Session 149, an invited panel on Theory versus Practice which featured an All-Star team of panelists (Edward George, Trevor Hastie, Elizaveta Levina, John Petkau, Nancy Reid, Richard J Samworth, Robert Tibshirani, Larry Wasserman and Bin Yu), covered a lot of ground and wove a rich tapestry of ideas. A persistent theme among many of the discussions was the worry that the paper publication process was undermining the quality of statistical results. Pressed to “sell” their ideas to journal editors, and constrained by publication space authors are being conditioned to emphasize the evidence for their results and neglect limitations or cases where their methods don’t perform well.
The big idea that really struck really struck me was the notion articulated by Rob Tibshirani that simulation is the practical way to express healthy scientific skepticism that can be incorporated into both theoretical and applied papers without significantly increasing the papers length or complexity. (For the purposes of reproducibility, almost all of the simulation work can be submitted as supplementary material or stashed on a GitHub site.) For theoretical papers, authors could use simulation to examine underlying assumptions and determine which are most important, while authors of applied papers could point out cases where their methods or algorithms don’t work particularly well. Tibshirani noted that every model has its Achilles heel, and went so far as to suggest that every paper ought to have at least one table that exposes the weaknesses of a model or algorithm.
For researchers working in R, including simulations should add no additional burden as Monte Carlo simulation capabilities are built into the core of the language. (If you are new to R, you might find this brief tutorial by Corey Chivers helpful in getting started with simulating from statistical models.)
The second big idea came in Section 271, the Invited Special Presentation: Introductory Overview Lecture: Reproducibility, Efficient Workflows, and Rich Environments]. In her talk, How Computational Environments Can (Unexpectedly) Influence Statistical Findings Victoria Stodden elaborated on the idea that “As statistical research typically takes place in a constructed environment in silico, the findings may not be independent of this environment”. To help establish the pedigree of her ideas, Stodden briefly quoted David Donoho’s famous remark on a scientific paper only being the advertising for scientific work and not the scholarship itself. The paragraph surrounding this remark is illuminating. In his 2010 paper, An invitation to reproducible computational research, Donoho writes:
I was inspired more than 15 years ago by John Claerbout, an earth scientist at Stanford, to begin practicing reproducible computational science.
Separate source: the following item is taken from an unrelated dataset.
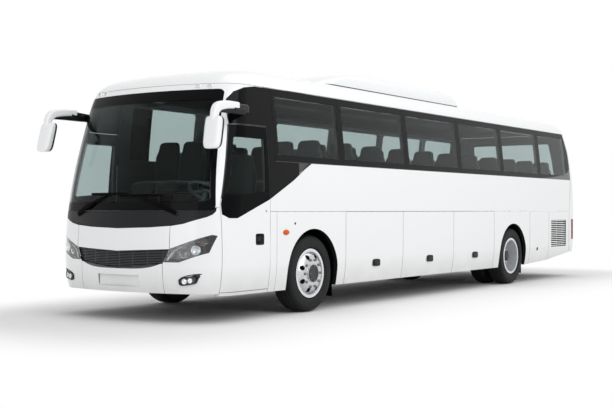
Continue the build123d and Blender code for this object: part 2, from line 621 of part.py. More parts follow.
HOUSING_RADIUS = 548
HOUSING_WALL = 8
HOUSING_OUT_Y = 1186
HOUSING_LOW_Z = 320
FLAP_Y = (860, 1140)
FLAP_LOW_Z = 155
HOUSING_IN_Y = (588, 556)
AXLE_HOLE_RADIUS = 240   # the hole in the inner wall that the axle passes
hang_down = (Align.CENTER, Align.MAX)
skirt_room = flank_band(-2, SKIN + 2)
with BuildPart() as wheel_housings:
    for arch_s, y_wall in zip(ARCH_CENTRES, HOUSING_IN_Y):
        layers = ((HOUSING_OUT_Y, HOUSING_RADIUS), (y_wall + HOUSING_WALL, AXLE_HOLE_RADIUS))
        for y_high, radius in layers:
            with BuildSketch(Plane.XZ.offset(-y_high)) as arch:
                outer = HOUSING_RADIUS + HOUSING_WALL
                with Locations((at(arch_s), TYRE_RADIUS)):
                    Circle(outer)
                with Locations((at(arch_s), (TYRE_RADIUS + HOUSING_LOW_Z) / 2)):
                    Rectangle(2 * outer, TYRE_RADIUS - HOUSING_LOW_Z)
                with Locations((at(arch_s), TYRE_RADIUS)):
                    Circle(radius, mode=Mode.SUBTRACT)
                    Rectangle(2 * radius, 2 * TYRE_RADIUS, align=hang_down, mode=Mode.SUBTRACT)
                with Locations((at(arch_s), HOUSING_LOW_Z)):
                    Rectangle(3 * outer, 2 * HOUSING_LOW_Z, align=hang_down, mode=Mode.SUBTRACT)
            extrude(arch.sketch, amount=y_high - y_wall)
        flap_s = (arch_s + HOUSING_RADIUS + 2, arch_s + HOUSING_RADIUS + 2 + HOUSING_WALL)
        add(block(*flap_s, *FLAP_Y, FLAP_LOW_Z, TYRE_RADIUS))
    add(skirt_room, mode=Mode.SUBTRACT)
    mirror(about=Plane.XZ)
save(wheel_housings, "wheel_housings")

# Axles, knuckles, wheels and tyres. A turned profile's points are (Y, radius).
WHEEL_Y = 1065
DUAL_PITCH = 334
INNER_Y = WHEEL_Y - DUAL_PITCH
KINGPIN_Y = 965
KINGPIN_R, KINGPIN_BORE_R = 27.95, 28


def turned(axle_s, y_centre, profile):
    """A profile revolved about an axle, its Ys counted outwards from y_centre."""
    middle = (at(axle_s), 0, TYRE_RADIUS)
    with BuildSketch(Plane(origin=middle, x_dir=(0, 1, 0), z_dir=(1, 0, 0))) as outline:
        with BuildLine():
            Polyline(*[(y_centre + y, r) for y, r in profile], close=True)
        make_face()
    with BuildPart() as body:
        revolve(outline.sketch, axis=Axis(middle, (0, 1, 0)))
    return body.part


def hand_holes(axle_s, y_low, y_high):
    """The ring of holes through a wheel's disc."""
    plane = Plane(origin=(at(axle_s), y_low, TYRE_RADIUS), x_dir=(1, 0, 0), z_dir=(0, 1, 0))
    with BuildPart() as holes:
        with BuildSketch(plane):
            with PolarLocations(HAND_HOLE_PITCH_R, HAND_HOLES, 25):
                Circle(HAND_HOLE_R)
        extrude(amount=y_high - y_low)
    return holes.part


RIM = ((-121, 298), (-116, 298), (-116, 287), (116, 287), (116, 298), (121, 298), (121, 262), (-121, 262))
DISC = ((60, 264), (100, 264), (140, 224), (158, 188), (158, 0), (146, 0), (146, 184), (128, 216))
DISC += ((92, 252), (60, 252))
DISHED_DISC = tuple((-y, r) for y, r in DISC)
FRONT_HUB = ((150, 0), (150, 116), (168, 112), (176, 96), (178, 0))
REAR_HUB = ((-178, 0), (-178, 150), (-150, 150), (-150, 125), (-60, 118), (20, 108), (34, 92), (36, 0))
TYRE = ((-112, 290), (-138, 400), (-118, 470), (118, 470), (138, 400), (112, 290))
INNER_TYRE = ((-114, 290), (-128, 470), (128, 470), (114, 290))
HAND_HOLES, HAND_HOLE_R, HAND_HOLE_PITCH_R = 8, 30, 212
with BuildPart() as front_wheel:
    add(turned(0, WHEEL_Y, RIM))
    add(turned(0, WHEEL_Y, DISC))
    add(turned(0, WHEEL_Y, FRONT_HUB))
    add(hand_holes(0, WHEEL_Y + 56, WHEEL_Y + 170), mode=Mode.SUBTRACT)
save_pair(front_wheel, "front_wheel_left", "front_wheel_right")

with BuildPart() as front_tyre:
    add(turned(0, WHEEL_Y, TYRE))
save_pair(front_tyre, "front_tyre_left", "front_tyre_right")

with BuildPart() as rear_wheel:
    add(turned(WHEELBASE, WHEEL_Y, RIM))
    add(turned(WHEELBASE, WHEEL_Y, DISHED_DISC))
    add(turned(WHEELBASE, WHEEL_Y, REAR_HUB))
    add(turned(WHEELBASE, INNER_Y, RIM))
    add(turned(WHEELBASE, INNER_Y, DISC))
    add(hand_holes(WHEELBASE, INNER_Y + 56, WHEEL_Y - 56), mode=Mode.SUBTRACT)
save_pair(rear_wheel, "rear_wheel_left", "rear_wheel_right")

with BuildPart() as rear_tyres:
    add(turned(WHEELBASE, WHEEL_Y, TYRE))
    add(turned(WHEELBASE, INNER_Y, INNER_TYRE))
save_pair(rear_tyres, "rear_tyres_left", "rear_tyres_right")

EAR_Z = (350, 550)
EAR_THICK = 40
with BuildPart() as knuckle:
    with Locations((at(0), KINGPIN_Y, EAR_Z[0])):
        Cylinder(KINGPIN_R, 240, align=(Align.CENTER, Align.CENTER, Align.MIN))
    for z in EAR_Z:
        with Locations((at(0), KINGPIN_Y, z)):
            Cylinder(46, EAR_THICK, align=(Align.CENTER, Align.CENTER, Align.MIN))
        with Locations((at(0), KINGPIN_Y + 40, z + EAR_THICK / 2)):
            Box(80, 80, EAR_THICK)
    with Locations((at(0), KINGPIN_Y + 70, TYRE_RADIUS)):
        Box(90, 30, 240)
    add(turned(0, KINGPIN_Y, ((60, 0), (60, 205), (150, 205), (150, 112), (234, 105), (234, 0))))
save_pair(knuckle, "knuckle_left", "knuckle_right")

with BuildPart() as front_axle:
    with Locations((at(0), 0, 430)):
        Box(90, 2 * (KINGPIN_Y - 130), 100)
    for side in (LEFT, RIGHT):
        with Locations((at(0), side * (KINGPIN_Y - 90), TYRE_RADIUS)):
            Box(80, 160, 90)
        with Locations((at(0), side * KINGPIN_Y, TYRE_RADIUS)):
            Cylinder(48, 140)
    with GridLocations(1, 2 * KINGPIN_Y, 1, 2):
        with Locations((at(0), 0, TYRE_RADIUS)):
            Cylinder(KINGPIN_BORE_R, 200, mode=Mode.SUBTRACT)
save(front_axle, "front_axle")

AXLE_CASE = ((-600, 0), (-600, 80), (-200, 95), (-120, 190))
AXLE_CASE += tuple((-y, r) for y, r in reversed(AXLE_CASE))
DRUM = ((590, 0), (590, 80), (650, 200), (858, 200), (858, 0))
with BuildPart() as rear_axle:
    add(turned(WHEELBASE, 0, AXLE_CASE))
    for side in (LEFT, RIGHT):
        add(turned(WHEELBASE, 0, [(side * y, r) for y, r in DRUM]))
save(rear_axle, "rear_axle")

# Seats, dashboard and steering wheel, in side view
SEAT_PITCH = 760
SEAT_ROWS = 11
SEAT_START_S = -120
SEAT_Y = (250, 1075)
BENCH = ((120, 1175), (120, 1440), (0, 1460), (0, 1600), (430, 1620), (520, 2120), (610, 2120))
BENCH += ((555, 1480), (380, 1440), (380, 1175))
with BuildPart() as passenger_seats:
    for row in range(SEAT_ROWS):
        bench = [(SEAT_START_S + row * SEAT_PITCH + s, z) for s, z in BENCH]
        add(side_region(bench, SEAT_Y))
    mirror(about=Plane.XZ)
save(passenger_seats, "passenger_seats")

DRIVER_Y = 620
DRIVER_SEAT = ((-1080, 760), (-1080, 1060), (-1180, 1090), (-1180, 1210), (-760, 1225), (-680, 1900))
DRIVER_SEAT += ((-600, 1900), (-640, 1120), (-780, 1060), (-780, 760))
with BuildPart() as driver_seat:
    add(side_region(DRIVER_SEAT, (DRIVER_Y - 250, DRIVER_Y + 250)))
save(driver_seat, "driver_seat")

DASH = ((-1930, 1000), (-1930, 1190), (-1640, 1240), (-1500, 1290), (-1440, 1200), (-1500, 900))
DASH += ((-1560, 760), (-1700, 760))
STEERING_HUB = (at(-1290), DRIVER_Y, 1430)
STEERING_UP = Vector(-0.53, 0, 0.848)
with BuildPart() as dashboard:
    add(side_region(DASH, (-950, 950)))
    add(end_form(AHEAD, SKIN + 12), mode=Mode.INTERSECT)
    with BuildSketch(Plane(origin=STEERING_HUB, x_dir=(0, 1, 0), z_dir=STEERING_UP)):
        Circle(225)
        Circle(192, mode=Mode.SUBTRACT)
        Circle(60)
        Rectangle(400, 40)
    extrude(amount=26)
    with BuildSketch(Plane(origin=STEERING_HUB, x_dir=(0, 1, 0), z_dir=-STEERING_UP)):
        Circle(32)
    extrude(amount=320)
save(dashboard, "dashboard")

# Luggage racks above the seats, in front view
RACK = ((740, 2420), (1050, 2370), (1070, 2400), (1050, 2600), (1000, 2630), (900, 2520), (740, 2470))
with BuildPart() as luggage_racks:
    add(end_region(RACK, (-420, 8150)))
    mirror(about=Plane.XZ)
save(luggage_racks, "luggage_racks")

# Mirrors and wipers. Arm points: station, Y, height
MIRROR_ARM = ((-1200, 1120, 2330), (-1225, 1300, 2365), (-2020, 1330, 2365), (-2030, 1330, 2180))
ARM_RADIUS = 36
ARM_BEND = 85
nose_clear = end_form(AHEAD, -1)
with BuildPart() as mirror_heads:
    with Locations((at(-2030), 1330, 2047)):
        Box(105, 210, 315)
    fillet(mirror_heads.edges(), 40)
with BuildPart() as mirrors:
    with BuildLine() as arm:
        FilletPolyline(*[(at(s), y, z) for s, y, z in MIRROR_ARM], radius=ARM_BEND)
    with BuildSketch(Plane(origin=arm.line @ 0, z_dir=arm.line % 0)):
        Circle(ARM_RADIUS)
    sweep()
    add(nose_clear, mode=Mode.SUBTRACT)
    add(mirror_heads.part)
    mirror(about=Plane.XZ)
save(mirrors, "mirrors")

WIPER_FACE_S = -2046
# Each blade: its ends' Ys and its foot's height
WIPER_BLADES = ((-500, 100, 1402), (-40, 560, 1388))
BLADE_THICK, BLADE_HIGH = 12, 26
# Each arm: pivot and blade ends, as station, Y and height
WIPER_ARMS = (
    ((-1990, -728, 1187), (-2036, -200, 1403)),
    ((-1982, 769, 1195), (-2034, 260, 1403)),
)
WIPER_ARM_RADIUS, PIVOT_RADIUS = 9, 24
with BuildPart() as wipers:
    for y_low, y_high, z in WIPER_BLADES:
        with BuildSketch(Plane.XY.offset(z)):
            with Locations((at(WIPER_FACE_S) - NOSE_RADIUS, 0)):
                Circle(NOSE_RADIUS)
                Circle(NOSE_RADIUS - BLADE_THICK, mode=Mode.SUBTRACT)
            with Locations((at(-2000), (y_low + y_high) / 2)):
                Rectangle(400, y_high - y_low, mode=Mode.INTERSECT)
        extrude(amount=BLADE_HIGH)
    for pivot, tip in WIPER_ARMS:
        ends = [Vector(at(s), y, z) for s, y, z in (pivot, tip)]
        with BuildSketch(Plane(origin=ends[0], z_dir=ends[1] - ends[0])):
            Circle(WIPER_ARM_RADIUS)
        extrude(amount=(ends[1] - ends[0]).length)
        with Locations(Plane(origin=ends[0], z_dir=(1, 0, 0))):
            Cylinder(PIVOT_RADIUS, 40)
    add(nose_clear, mode=Mode.SUBTRACT)
save(wipers, "wipers")
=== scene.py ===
"""The looks of a two-axle touring coach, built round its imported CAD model.

Everything is in metres in the model's own frame: +X forward, +Y to the left, +Z up, with the
origin on the ground below the middle of the body.
"""

import json
from math import pi, radians, tan

import bmesh
import bpy
import numpy as np
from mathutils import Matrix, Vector


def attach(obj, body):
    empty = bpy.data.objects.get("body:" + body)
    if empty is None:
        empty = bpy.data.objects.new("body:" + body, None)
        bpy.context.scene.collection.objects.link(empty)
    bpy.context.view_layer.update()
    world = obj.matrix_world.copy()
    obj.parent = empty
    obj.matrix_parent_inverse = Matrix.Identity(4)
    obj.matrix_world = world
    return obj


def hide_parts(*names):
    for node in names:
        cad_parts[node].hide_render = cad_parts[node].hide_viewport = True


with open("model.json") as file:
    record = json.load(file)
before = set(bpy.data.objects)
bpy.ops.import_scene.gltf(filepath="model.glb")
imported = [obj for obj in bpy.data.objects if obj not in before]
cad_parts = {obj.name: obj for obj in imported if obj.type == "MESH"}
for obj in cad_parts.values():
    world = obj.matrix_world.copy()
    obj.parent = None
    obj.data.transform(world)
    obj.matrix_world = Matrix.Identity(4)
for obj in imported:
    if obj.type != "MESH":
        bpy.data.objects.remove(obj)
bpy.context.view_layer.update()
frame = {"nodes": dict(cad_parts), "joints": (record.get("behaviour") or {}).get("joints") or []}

# Camera. It stands ahead of the coach on its left, at chest height and almost level, with the
# lens that a fit of the photograph's perspective gave.
CAMERA_AHEAD, CAMERA_LEFT, CAMERA_UP = 10.647, 8.464, 1.237
CAMERA_LENS_MM, SENSOR_MM = 62.4, 36
CAMERA_LOOK = Vector((-0.8233, -0.5676, tan(radians(0.324))))
joint_at = {joint["name"]: Vector(joint["pos_m"]) for joint in frame["joints"]}
FRONT_HUB = joint_at["front_wheel_left_spin"]
scene = bpy.context.scene
camera = bpy.data.objects.new("camera", bpy.data.cameras.new("camera"))
camera.data.lens = CAMERA_LENS_MM
camera.data.sensor_width = SENSOR_MM
camera.location = (FRONT_HUB.x + CAMERA_AHEAD, CAMERA_LEFT, CAMERA_UP)
camera.rotation_euler = CAMERA_LOOK.to_track_quat("-Z", "Y").to_euler()
scene.collection.objects.link(camera)
scene.camera = camera
scene.view_settings.view_transform = "Standard"


# Studio. A white sweep under a broad even sky and three large soft boxes, so that the coach
# stands on its own soft shadow and the white runs on behind it.
def linear(hex_colour):
    """An sRGB hex colour as linear red, green, blue and alpha."""
    channels = np.array([int(hex_colour[i : i + 2], 16) for i in (1, 3, 5)]) / 255
    low, high = channels / 12.92, ((channels + 0.055) / 1.055) ** 2.4
    return (*np.where(channels <= 0.04045, low, high).tolist(), 1.0)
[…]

See Claerbout and Karrenbach (1992). He pointed out to me, in a way paraphrased in Buckheit and Donoho (1995): “an article about computational result is advertising, not scholarship. The actual scholarship is the full software environment, code and data, that produced the result.” This struck me as getting to the heart of a central problem in modern scientific publication. Most of the work in a modern research project is hidden in computational scripts that go to produce the reported results. If these scripts are not brought out into the open, no one really knows what was done in a certain project…
Here we have an assertion of the essential scientific value of software and code in a thread that traces the need for reproducible research back quite a few years to a collaboration between scientists and statisticians.
Immediately following Stodden, in his talk on Living a Reproducible Life Hadley Wickham gave a virtuoso presentation on using modern, R centric reproducible tools. (He even managed to rebase a GitHub repo without calling attention to it).
My main “takeaways” from these two talks were, first of all, an affirmation that the CRAN and Bioconductor repositories are themselves extremely valuable contributions to statistics. Not only do they enable the daily practice of statistics for many statisticians, by providing reference implementations (and documentation) for a vast number of models and algorithms they are the repositories of statistical knowledge.
The second takeaway is that reproducible research, long acknowledged to be essential to the scientific process, is now feasible for a large number of practitioners. Using coding tools such as R Markdown
along with infrastructure such as GitHub, it is possible to develop reproducible workflows for significant portions of a research process. R-centric reproducible tools are helping to put the science in data science.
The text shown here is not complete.